Nottingham Review 05 July 1823
On the 29th ult. an inquest was taken at Eastwood, before Thomas Wright, Gent. Coroner on view of the body of Isaac Kneighton, a lad, 9 years old, in the employ of Mr. Deakin, at his colliery, at that place, who, after finishing his day's work, was diverting himself by riding upon a part of the machinery, called the cop-stern, at the mouth of the engine pit, from off which he fell down the shaft (a depth of seventy yards), and was taken up dead.
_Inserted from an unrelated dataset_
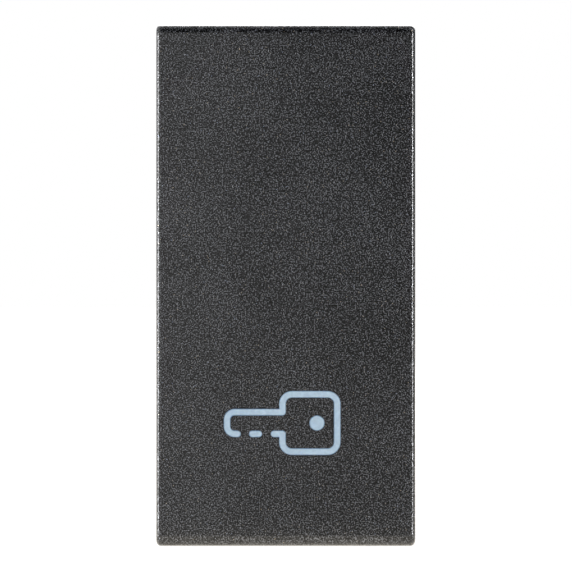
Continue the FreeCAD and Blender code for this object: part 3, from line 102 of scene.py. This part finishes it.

Verdict, accidental death.
Nottingham Review 18 March 1825
On the 10th instant an inquest was taken before T. Wright Gent, Coroner, at Selston, on view of the body of William Ellis a collier, who on the 8th, was descending the shaft of a coal-pit, when the chain by which he was suspended broke, and he fell to the bottom, it is supposed about 80 yards, from the effects of which he instantly died. Verdict – Accidental death.
Nottingham Review 01 January 1830
Nottingham Review 22 Feb 1833
Same day, another inquest was held before Chris Swann, Gent, coroner, at Mr. Sampson Severn's, the sign of the Three Tuns, Newthorpe, on view of the body of Thomas Clifford, aged sixteen years. The deceased worked in a pit belonging to Messrs. Barber and Walker, and on Wednesday night he went into another pit, to assist his brother in holeing, in order that they might both have a holiday next day. About half-past eight the roof of the pit fell in upon the deceased and three others. The deceased was so completely buried under the bind, that it was an hour before they got him out, and there was one piece upon him which took eight men to remove. The deceased was quite dead. Verdict, "Accidental death."
Nottingham Journal - 01 November 1838
Nottinghamshire Guardian - Thursday 03 January 1850
Nottinghamshire Guardian Thursday 22 March 1856
Nottinghamshire Guardian Thursday 24 April 1856
On the 12th and by adjournment on the 18th instant, Mr Coroner Swann, held an inquest at the Barley Mow, Trowell, on the body of John Stones, a collier It appeared from the evidence that on the morning of the 11th instant the deceased and three other men got into “the chains” for the purpose of being lowered into a pit called the “Top Pit” situated on Trowell Moor, and after descending a few yards the deceased slipped from his position and fell to the bottom of the shaft, his feet having caught the “bridge tree” in his decent. Death was instantaneous. The jury returned a verdict to the effect that the deceased was “Accidentally killed” in a coal pit belonging to Lord Middleton.